ガザ地区はイスラエルが出口を監理しているカンヅメ地区なのですが、はて、イスラエル側が出してあげたのか、エジプト側へ逃げたかのか情報がない。しかしなぜハマスが執拗にファタ主流のパレスチナ治安部隊と衝突を繰り返したか、それがわかるとイスラエルが逃がしたと推察できる。
新政府発足に際し、アッバスは治安の責任者である内務相にも中立の民間人起用すると思われていたのが、ファタ・ミリタントのボスであったダハリン(Mohammed Dahlin)が就任した。ハマス武装派の疑心は、ダハリンが米とイスラエルから武器支援を受けてファタ武装派を壊滅する。このままではジリヒンという切羽詰まった状況にあった。彼らにはアッバスとハニエの停戦合意など意味をなさない。陥落、焼き打ちされたファタ本部の地下室から、100丁のカラシニコフに混じってイスラエル車のナンバープレートや砲弾が見つかっている。
●西岸のファタ政治クーデター
西岸では見つかって殺されたハマス派もいるが、ガザの仇うちをおそれたハマスの組織が戦闘を放棄したので、大きな紛争にならない。こちらは新首相任命という政治的クーデターである。アッバス側は金曜日、素早くハニエ首相を解任し、新首相に民間の国際金融マンである財務相のファイヤード(Salam Fayyad)を起用、西側から経済支援を我が方にという狙いがミエミエです。アッバスはこのファイアードと外相のアブアムルを中立の民間から西側支援の招き猫として重要ポストに配し、この3人が新政府のカオとなる。
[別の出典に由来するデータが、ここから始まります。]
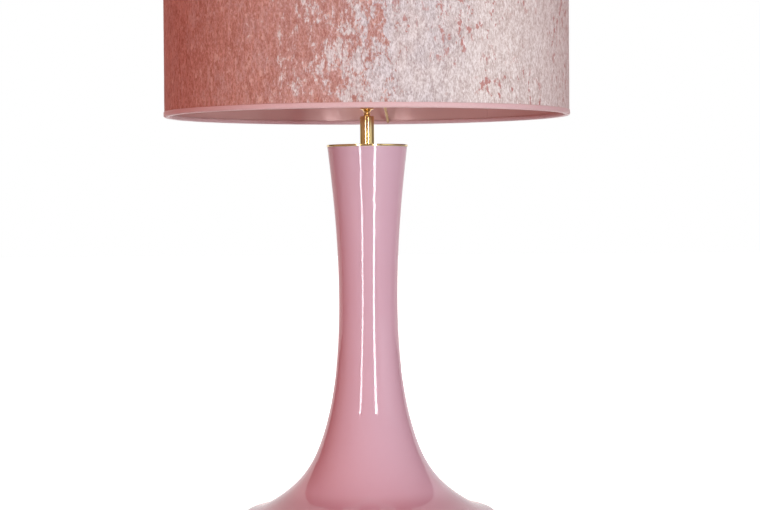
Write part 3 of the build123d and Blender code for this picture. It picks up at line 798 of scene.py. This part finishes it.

ここで一気に他の閣僚も更迭する腹づもりだったアッバスだが、発表の時がきても音沙汰なし。どこいらから待ったがかかったのか、自分で思い直したのか、あるいはハマスの亡命リーダーであるマシャールの仲介やハニエがオウムのように和解を呼びかけているのを考慮したのか、アッバスも約束を平気で破る人でありますな。
●悪化するガザ市民生活
ハニエはハマスの全面バックアップを受けて、自分が最大与党の首相であり任務を継続すると主張したはいいが、大統領が首相の首をすげ替えるのは民主主義のワク内で合憲ですから、米はじめ欧州、日本からの支援はすべてファタ派のアッバスへ向かう。ガザへはびた一文行きません。ま、ラマラにいるハマスの閣僚や国会議員へは渡るでしょうが、ガザ地区への援助派ないとおもえ。当地のノルウェーですら財政支援はアッバスへ、ガザへは落ち着いたら赤十字を戻す程度です。
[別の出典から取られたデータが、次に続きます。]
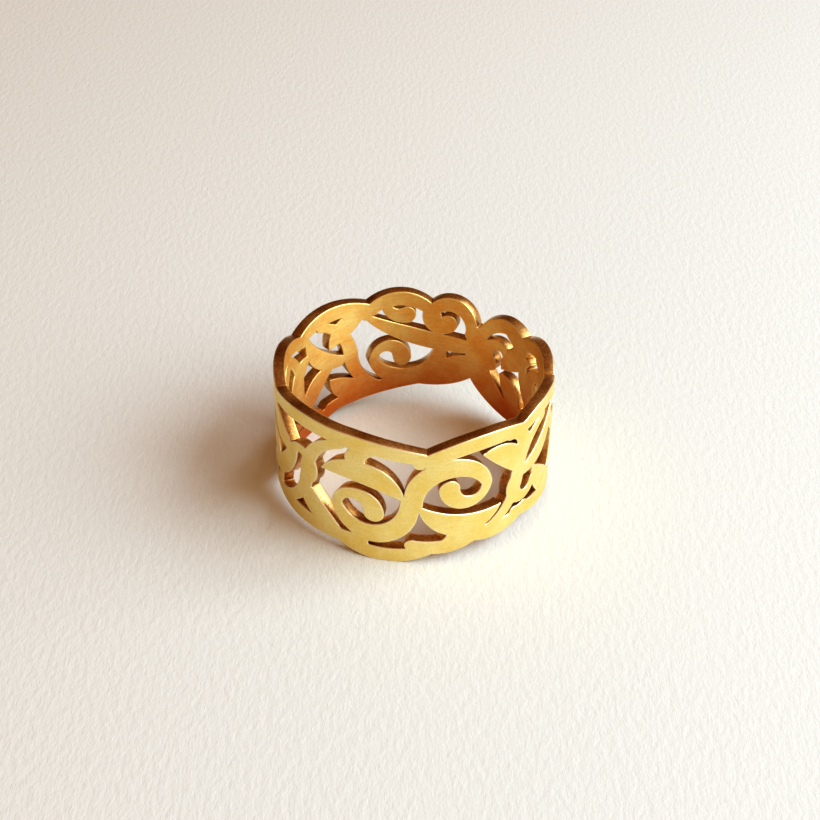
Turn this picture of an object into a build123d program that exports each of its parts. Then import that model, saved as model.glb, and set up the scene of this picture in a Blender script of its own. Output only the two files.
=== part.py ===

ではガザ地区を制圧したハマスは先立つお金がなくて統治できるか、そもそも銃撃とロケット砲の交戦しか経験のないミリタントに政策などありゃしない。経済援助をしてきたサウジやエジプトもアッバスと手を切ったハマスにはこれまで通りというわけにはいくまい。さてハマスはこの難関をどう突破するか。答えは『軟化』。拉致された英人ジャーナリストのアラン・ジョンストン氏を直ちに釈放すると表明したのを皮切りに、拘束したファタの議員さんやリーダー釈放、ファタメンバーの住宅を略奪する市民への警告、法と秩序の回復などを訴えた。でもね、それでもとへ戻ろうたってそりゃ聞いてもらえませんよ。(了)
追記、ブッシュはワシントンで19日にイスラエルのオルメト首相と、7月1日にはプーチンと会談。パレスチナ支援策が話し合われる。